Si odiar es odiarse, es de una parvularia sencillez atizar el odio en una persona que alberga una vida cuajada de malestares. La filósofa y escritora alemana Carolin Emcke, en su muy recomendable ensayo Contra el odio, aporta una esclarecedora matización para entender por qué el odio prende tan fácilmente en los corazones de las sociedades desencantadas: «El odio es siempre difuso. Con exactitud no se odia bien. La precisión traería consigo la sutileza, la mirada o la escucha atentas; la precisión traería consigo esa diferenciación que reconoce a cada persona como un ser humano con todas sus características e inclinaciones diversas y contradictorias.
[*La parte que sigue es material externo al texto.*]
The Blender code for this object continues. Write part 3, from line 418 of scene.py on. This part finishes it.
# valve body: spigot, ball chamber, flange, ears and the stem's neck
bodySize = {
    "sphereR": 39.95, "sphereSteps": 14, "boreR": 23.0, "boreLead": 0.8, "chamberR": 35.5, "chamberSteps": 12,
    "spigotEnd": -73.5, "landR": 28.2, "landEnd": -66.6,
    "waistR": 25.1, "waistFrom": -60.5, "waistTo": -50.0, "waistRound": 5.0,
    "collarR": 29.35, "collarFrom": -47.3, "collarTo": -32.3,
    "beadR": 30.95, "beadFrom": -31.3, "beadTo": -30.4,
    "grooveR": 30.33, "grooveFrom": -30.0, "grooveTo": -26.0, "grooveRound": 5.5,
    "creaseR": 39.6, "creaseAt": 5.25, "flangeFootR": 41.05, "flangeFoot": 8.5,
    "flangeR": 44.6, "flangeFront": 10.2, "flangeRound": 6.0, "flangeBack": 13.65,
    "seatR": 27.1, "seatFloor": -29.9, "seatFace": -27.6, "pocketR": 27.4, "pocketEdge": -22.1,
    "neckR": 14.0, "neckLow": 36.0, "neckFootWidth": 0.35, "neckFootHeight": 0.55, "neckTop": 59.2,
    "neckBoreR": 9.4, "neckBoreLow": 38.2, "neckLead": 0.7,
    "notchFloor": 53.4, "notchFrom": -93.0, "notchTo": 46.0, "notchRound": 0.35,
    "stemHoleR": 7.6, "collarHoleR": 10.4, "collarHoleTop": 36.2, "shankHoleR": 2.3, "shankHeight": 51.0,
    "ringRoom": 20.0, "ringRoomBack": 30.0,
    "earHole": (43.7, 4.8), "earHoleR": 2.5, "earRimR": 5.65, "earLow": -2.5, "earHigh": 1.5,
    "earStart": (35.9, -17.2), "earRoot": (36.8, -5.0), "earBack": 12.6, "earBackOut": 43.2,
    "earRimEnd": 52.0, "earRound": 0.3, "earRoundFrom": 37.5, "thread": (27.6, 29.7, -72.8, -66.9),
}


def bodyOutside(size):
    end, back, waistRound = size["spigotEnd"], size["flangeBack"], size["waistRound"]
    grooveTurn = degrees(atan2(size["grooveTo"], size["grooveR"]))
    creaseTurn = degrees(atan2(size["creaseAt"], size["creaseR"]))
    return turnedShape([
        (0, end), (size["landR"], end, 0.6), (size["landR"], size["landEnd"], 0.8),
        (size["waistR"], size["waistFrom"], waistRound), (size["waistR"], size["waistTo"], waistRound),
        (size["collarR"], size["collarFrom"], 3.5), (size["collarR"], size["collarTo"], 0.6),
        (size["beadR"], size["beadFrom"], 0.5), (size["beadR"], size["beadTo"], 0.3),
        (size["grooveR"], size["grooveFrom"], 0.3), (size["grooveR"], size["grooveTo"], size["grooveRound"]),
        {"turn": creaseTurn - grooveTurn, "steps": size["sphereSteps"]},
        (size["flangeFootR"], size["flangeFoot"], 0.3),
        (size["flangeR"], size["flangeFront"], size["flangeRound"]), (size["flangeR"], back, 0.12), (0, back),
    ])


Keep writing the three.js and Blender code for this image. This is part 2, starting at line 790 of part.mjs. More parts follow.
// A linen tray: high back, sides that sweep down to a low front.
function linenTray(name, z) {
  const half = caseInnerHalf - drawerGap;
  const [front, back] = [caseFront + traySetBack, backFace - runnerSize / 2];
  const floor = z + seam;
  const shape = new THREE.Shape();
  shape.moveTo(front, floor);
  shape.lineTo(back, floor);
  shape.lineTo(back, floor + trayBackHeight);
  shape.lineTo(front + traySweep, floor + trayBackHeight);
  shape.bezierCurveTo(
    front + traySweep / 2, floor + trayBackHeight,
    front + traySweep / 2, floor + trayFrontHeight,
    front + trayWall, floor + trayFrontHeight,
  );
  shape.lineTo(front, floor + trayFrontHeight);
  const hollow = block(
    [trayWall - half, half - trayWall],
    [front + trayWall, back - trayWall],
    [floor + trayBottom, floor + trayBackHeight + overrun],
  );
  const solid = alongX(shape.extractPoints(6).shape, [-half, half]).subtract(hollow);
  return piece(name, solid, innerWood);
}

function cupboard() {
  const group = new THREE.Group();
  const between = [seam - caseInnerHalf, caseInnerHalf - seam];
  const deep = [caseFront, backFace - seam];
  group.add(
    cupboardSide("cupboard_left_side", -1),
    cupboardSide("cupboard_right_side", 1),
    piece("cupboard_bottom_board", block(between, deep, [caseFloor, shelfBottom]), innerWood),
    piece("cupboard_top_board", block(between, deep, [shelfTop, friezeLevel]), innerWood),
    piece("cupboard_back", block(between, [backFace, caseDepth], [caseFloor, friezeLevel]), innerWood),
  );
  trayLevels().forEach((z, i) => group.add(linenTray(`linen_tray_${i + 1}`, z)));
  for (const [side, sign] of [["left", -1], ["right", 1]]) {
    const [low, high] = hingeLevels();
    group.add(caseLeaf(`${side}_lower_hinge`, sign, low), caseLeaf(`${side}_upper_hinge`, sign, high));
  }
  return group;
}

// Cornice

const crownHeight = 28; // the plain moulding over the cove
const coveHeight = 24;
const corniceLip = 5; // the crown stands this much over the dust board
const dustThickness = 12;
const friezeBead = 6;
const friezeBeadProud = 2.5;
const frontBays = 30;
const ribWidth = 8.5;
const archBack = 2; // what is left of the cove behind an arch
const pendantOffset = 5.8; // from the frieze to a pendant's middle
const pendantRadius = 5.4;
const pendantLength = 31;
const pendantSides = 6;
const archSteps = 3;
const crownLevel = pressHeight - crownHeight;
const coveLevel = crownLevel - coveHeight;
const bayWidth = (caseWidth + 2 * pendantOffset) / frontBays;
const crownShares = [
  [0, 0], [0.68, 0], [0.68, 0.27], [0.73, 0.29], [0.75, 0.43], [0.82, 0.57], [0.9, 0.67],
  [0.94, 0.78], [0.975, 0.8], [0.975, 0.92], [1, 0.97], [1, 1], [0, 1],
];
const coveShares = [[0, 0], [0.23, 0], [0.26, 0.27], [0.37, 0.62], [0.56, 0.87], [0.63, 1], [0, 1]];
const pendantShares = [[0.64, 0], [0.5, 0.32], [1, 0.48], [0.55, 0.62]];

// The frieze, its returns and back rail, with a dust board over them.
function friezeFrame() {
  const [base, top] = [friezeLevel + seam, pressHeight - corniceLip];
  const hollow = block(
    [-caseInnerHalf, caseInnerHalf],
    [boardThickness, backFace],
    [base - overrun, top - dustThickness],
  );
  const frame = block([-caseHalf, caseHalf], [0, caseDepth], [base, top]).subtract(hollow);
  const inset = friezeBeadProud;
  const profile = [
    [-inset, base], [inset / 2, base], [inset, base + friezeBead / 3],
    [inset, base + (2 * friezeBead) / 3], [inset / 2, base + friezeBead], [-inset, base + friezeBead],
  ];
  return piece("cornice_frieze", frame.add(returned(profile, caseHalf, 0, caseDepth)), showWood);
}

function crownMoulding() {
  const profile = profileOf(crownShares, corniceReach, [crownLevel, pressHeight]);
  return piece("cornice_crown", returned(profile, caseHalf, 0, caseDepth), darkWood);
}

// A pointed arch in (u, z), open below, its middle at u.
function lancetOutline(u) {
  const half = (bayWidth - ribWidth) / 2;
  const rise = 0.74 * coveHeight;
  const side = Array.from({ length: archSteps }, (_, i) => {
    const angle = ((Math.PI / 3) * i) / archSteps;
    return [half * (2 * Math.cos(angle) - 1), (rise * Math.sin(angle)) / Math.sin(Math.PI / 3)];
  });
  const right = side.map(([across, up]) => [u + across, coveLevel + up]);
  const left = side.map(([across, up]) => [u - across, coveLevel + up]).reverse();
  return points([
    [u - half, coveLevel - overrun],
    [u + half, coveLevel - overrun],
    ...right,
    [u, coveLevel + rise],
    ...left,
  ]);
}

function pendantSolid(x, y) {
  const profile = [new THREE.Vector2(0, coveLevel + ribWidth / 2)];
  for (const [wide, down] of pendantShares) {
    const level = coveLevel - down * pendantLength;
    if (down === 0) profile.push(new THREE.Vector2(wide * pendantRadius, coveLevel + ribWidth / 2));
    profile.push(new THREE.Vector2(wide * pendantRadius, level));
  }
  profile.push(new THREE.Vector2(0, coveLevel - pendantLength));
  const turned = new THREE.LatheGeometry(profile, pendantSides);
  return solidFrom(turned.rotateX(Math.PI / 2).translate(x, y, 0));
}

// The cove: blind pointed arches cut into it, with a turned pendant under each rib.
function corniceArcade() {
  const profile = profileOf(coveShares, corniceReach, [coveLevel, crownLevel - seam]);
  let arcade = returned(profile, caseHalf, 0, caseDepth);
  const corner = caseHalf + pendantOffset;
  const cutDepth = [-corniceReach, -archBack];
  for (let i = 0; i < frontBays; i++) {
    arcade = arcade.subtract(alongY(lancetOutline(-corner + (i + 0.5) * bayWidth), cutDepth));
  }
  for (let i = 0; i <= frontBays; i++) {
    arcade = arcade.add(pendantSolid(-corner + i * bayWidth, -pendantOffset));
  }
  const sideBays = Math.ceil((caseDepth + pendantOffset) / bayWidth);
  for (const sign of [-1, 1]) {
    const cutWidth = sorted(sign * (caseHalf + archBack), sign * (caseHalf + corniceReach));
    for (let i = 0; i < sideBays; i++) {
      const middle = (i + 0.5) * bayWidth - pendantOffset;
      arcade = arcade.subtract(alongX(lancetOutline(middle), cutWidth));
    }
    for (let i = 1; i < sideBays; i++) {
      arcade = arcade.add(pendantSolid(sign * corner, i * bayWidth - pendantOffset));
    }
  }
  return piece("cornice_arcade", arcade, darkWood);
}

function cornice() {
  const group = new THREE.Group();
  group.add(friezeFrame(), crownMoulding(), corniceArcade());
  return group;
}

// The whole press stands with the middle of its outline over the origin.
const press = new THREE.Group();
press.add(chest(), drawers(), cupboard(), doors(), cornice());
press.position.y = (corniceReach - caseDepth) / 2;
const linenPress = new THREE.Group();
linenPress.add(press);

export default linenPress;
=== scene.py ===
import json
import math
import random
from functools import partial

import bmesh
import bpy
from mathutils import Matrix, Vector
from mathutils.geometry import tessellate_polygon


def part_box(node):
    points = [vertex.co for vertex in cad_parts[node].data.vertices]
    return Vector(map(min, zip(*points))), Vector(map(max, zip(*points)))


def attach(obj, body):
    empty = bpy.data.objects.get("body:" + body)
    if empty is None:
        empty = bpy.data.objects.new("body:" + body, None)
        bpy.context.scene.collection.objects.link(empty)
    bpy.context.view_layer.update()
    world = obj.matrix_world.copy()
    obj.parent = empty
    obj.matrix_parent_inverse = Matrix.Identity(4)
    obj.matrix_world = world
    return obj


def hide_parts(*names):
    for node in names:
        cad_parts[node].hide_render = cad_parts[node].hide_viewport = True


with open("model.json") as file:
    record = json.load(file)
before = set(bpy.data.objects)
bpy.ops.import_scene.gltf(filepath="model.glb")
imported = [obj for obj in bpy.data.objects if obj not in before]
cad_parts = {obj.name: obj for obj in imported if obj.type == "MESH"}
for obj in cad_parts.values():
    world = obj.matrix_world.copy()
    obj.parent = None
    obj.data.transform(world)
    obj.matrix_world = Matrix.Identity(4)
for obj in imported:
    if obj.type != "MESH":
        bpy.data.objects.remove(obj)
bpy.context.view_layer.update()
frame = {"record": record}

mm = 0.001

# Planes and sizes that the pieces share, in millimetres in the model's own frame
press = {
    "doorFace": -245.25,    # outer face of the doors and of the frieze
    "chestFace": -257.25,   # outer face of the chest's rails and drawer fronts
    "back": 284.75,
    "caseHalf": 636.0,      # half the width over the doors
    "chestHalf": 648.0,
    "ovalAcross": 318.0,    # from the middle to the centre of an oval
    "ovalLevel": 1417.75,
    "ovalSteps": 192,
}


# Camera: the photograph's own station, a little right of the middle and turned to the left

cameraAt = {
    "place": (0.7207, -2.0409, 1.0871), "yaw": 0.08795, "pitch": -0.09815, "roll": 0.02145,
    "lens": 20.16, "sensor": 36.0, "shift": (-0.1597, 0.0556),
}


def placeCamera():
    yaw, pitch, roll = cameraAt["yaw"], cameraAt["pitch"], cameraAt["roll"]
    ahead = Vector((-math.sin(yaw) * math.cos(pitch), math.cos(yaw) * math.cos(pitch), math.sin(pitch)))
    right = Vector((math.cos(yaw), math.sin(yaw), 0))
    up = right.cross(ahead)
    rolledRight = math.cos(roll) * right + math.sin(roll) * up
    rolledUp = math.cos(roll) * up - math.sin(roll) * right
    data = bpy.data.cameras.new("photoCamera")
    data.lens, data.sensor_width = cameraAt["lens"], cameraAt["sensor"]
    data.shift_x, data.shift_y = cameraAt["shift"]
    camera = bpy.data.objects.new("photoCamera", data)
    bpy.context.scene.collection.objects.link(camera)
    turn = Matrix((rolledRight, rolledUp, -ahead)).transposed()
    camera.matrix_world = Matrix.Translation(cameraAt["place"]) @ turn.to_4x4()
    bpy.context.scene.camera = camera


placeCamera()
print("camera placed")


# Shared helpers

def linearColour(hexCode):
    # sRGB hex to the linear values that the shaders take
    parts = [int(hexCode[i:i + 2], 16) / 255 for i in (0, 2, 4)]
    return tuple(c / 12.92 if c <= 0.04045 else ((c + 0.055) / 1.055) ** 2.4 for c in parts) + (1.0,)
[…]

Sin embargo, una vez limados los bordes y convertidos los individuos, como tales, en algo irreconocible, solo quedan unos colectivos desdibujados como receptores del odio, y entonces se difama, se desprecia, se grita y se alborota a discreción». He aquí la tétrada deshumanizadora que se repite en bucle a lo largo de la historia humana: ignorancia, dogmatismo, miedo, odio.

Una buena noticia entre tanto análisis desalentador. Daniel Innerarity sostiene que el hostigamiento verbal, los elevados índices de conflictividad, la hostilidad gestual, la teatralidad de las ofensas, la ridiculización, el lenguaje vehementemente bélico, la espectacularización del desprecio al adversario, ratifican la solidez de las instituciones. Que los actores políticos recurran a estas tácticas del odio demuestra la estabilidad democrática. En el ensayo La libertad democrática  teoriza que «quien se pasa el día insultando es un mal educado, pero no un violento que utilizará la fuerza para desbancar a sus oponentes». Y agrega: «vivimos en una época en la que hay mucho odio y poca violencia. Conviene no confundir ambas cosas. Este grado de hostilidad intensa que padecemos hoy en nuestras democracias no tiene nada que ver con la violencia armada organizada. El odio no es la antesala de la violencia, sino que puede estar sustituyéndola». Páginas después zanja el asunto: «la opinión pública de las democracias avanzadas se ha convertido en un reñidero donde el odio es compatible con la fortaleza institucional». 

Es sencillo establecer un paralelismo para añadir inteligibilidad a este escenario social. Igual que con las personas que queremos y que nos quieren nos permitimos barbaridades verbales a sabiendas que podrán ser enmendadas sin que la relación quiebre y fenezca, el ecosistema democrático transige con estas trifulcas poco edificantes porque la solidez flexible de las instituciones las absorbe sin consecuencias antidemocráticas. Esta especie de resiliencia institucional no obsta para que el debate público se autoexigiera impregnarse de maneras respetuosas en las que escuchar al otro sea considerado una virtud democrática, y no la concesión de una ventaja al enemigo que la lógica de la competición electoral tildaría de movimiento insensato. Innerarity lo explica maravillosamente bien: «El principal deber político consiste en resistir la facilidad con que confundimos nuestras preferencias ideológicas con una superioridad moral e interpretamos la discrepancia en términos de mala voluntad». Creo que más que un deber político debería elevarse a deber humano. Un principio básico para que el odio no asome con tanta simplicidad.